11. Auburn (5-11, 16-13): Former Georgia assistant Terri Williams-Flournoy was hired from Georgetown to take over head coaching duties at Auburn. It’s been a rough debut for a coach who built Georgetown into a respectable program. To be fair, Williams-Flournoy hasn’t had a lot with which to work. The Tigers won the regular season finale against Mississippi State and avoided Wednesday’s play-in game.
Auburn has good size – 6’1″ guard Hasina Muhammad leads the team in scoring but prefers to work inside the arc. Wing Blanche Alverson is a capable threat from outside.
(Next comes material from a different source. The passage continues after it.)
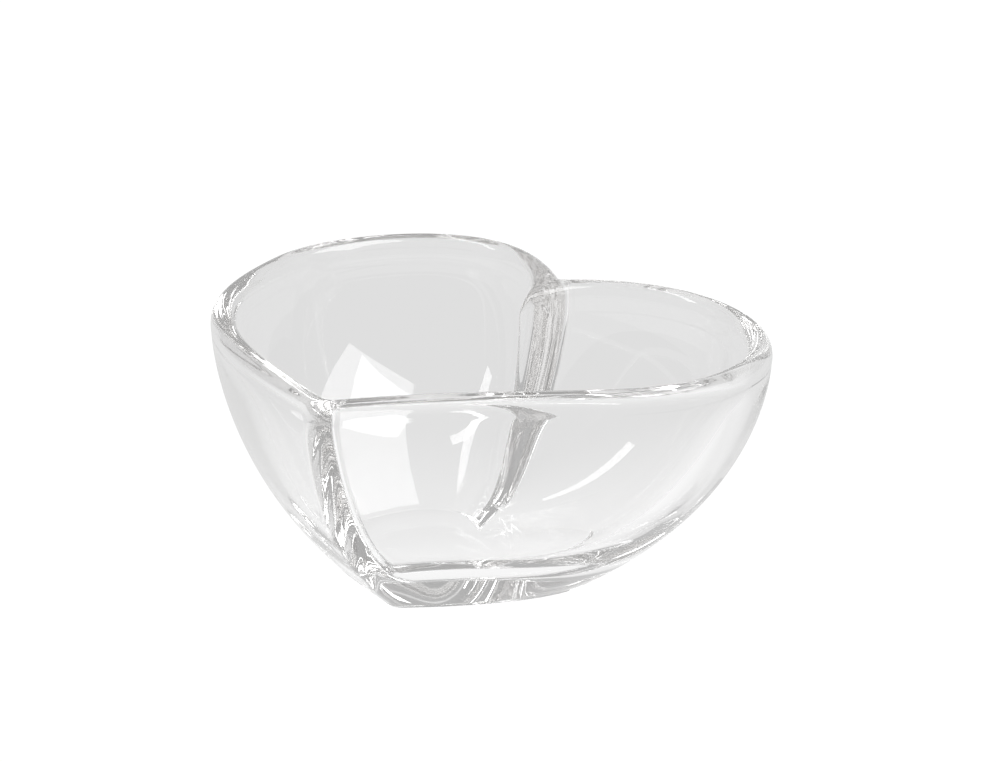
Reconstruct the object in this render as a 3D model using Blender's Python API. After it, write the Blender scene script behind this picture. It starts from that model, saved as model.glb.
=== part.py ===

Sisters Tyrese and Tra’Cee Tanner contribute in the frontcourt.
12. Mississippi State (5-11, 13-16): The Bulldogs also welcomed a new coach. Vic Schaefer was the respected “defensive coordinator” for Gary Blair’s Arkansas and Texas A&M programs, and he’s been working towards this opportunity for a long time.
The Bulldogs dropped their first six SEC games, but they’ve gone .500 since. They won four of their last five home games, including wins over Arkansas and Georgia. Schaefer hasn’t had the raw material to craft a defense comparable to what he had at A&M, but there has been some progress by one player in particular. Center Martha Alwal leads the league in rebounding and is second in blocks.
13. Alabama (2-14, 12-17): It’s been another year at the bottom of the conference for Alabama. They won a couple of early SEC games against Ole Miss and Auburn, but they’ve lost their last ten. The Tide are at or near the bottom in shooting percentage offense and defense, and that’s about all you need to know. Mississippi State hasn’t had a great year, but it would be a mild upset for Alabama to win on Wednesday.
Hey, wait, aren’t there 14 SEC teams?
Yep. One team, Ole Miss, won’t even make the trip. An investigation into “recruiting and academic misconduct” led to the dismissal of the head coach and several staffers entering this season. The school also self-imposed sanctions including a one-year postseason ban. That self-imposed ban will leave us one team short in Duluth.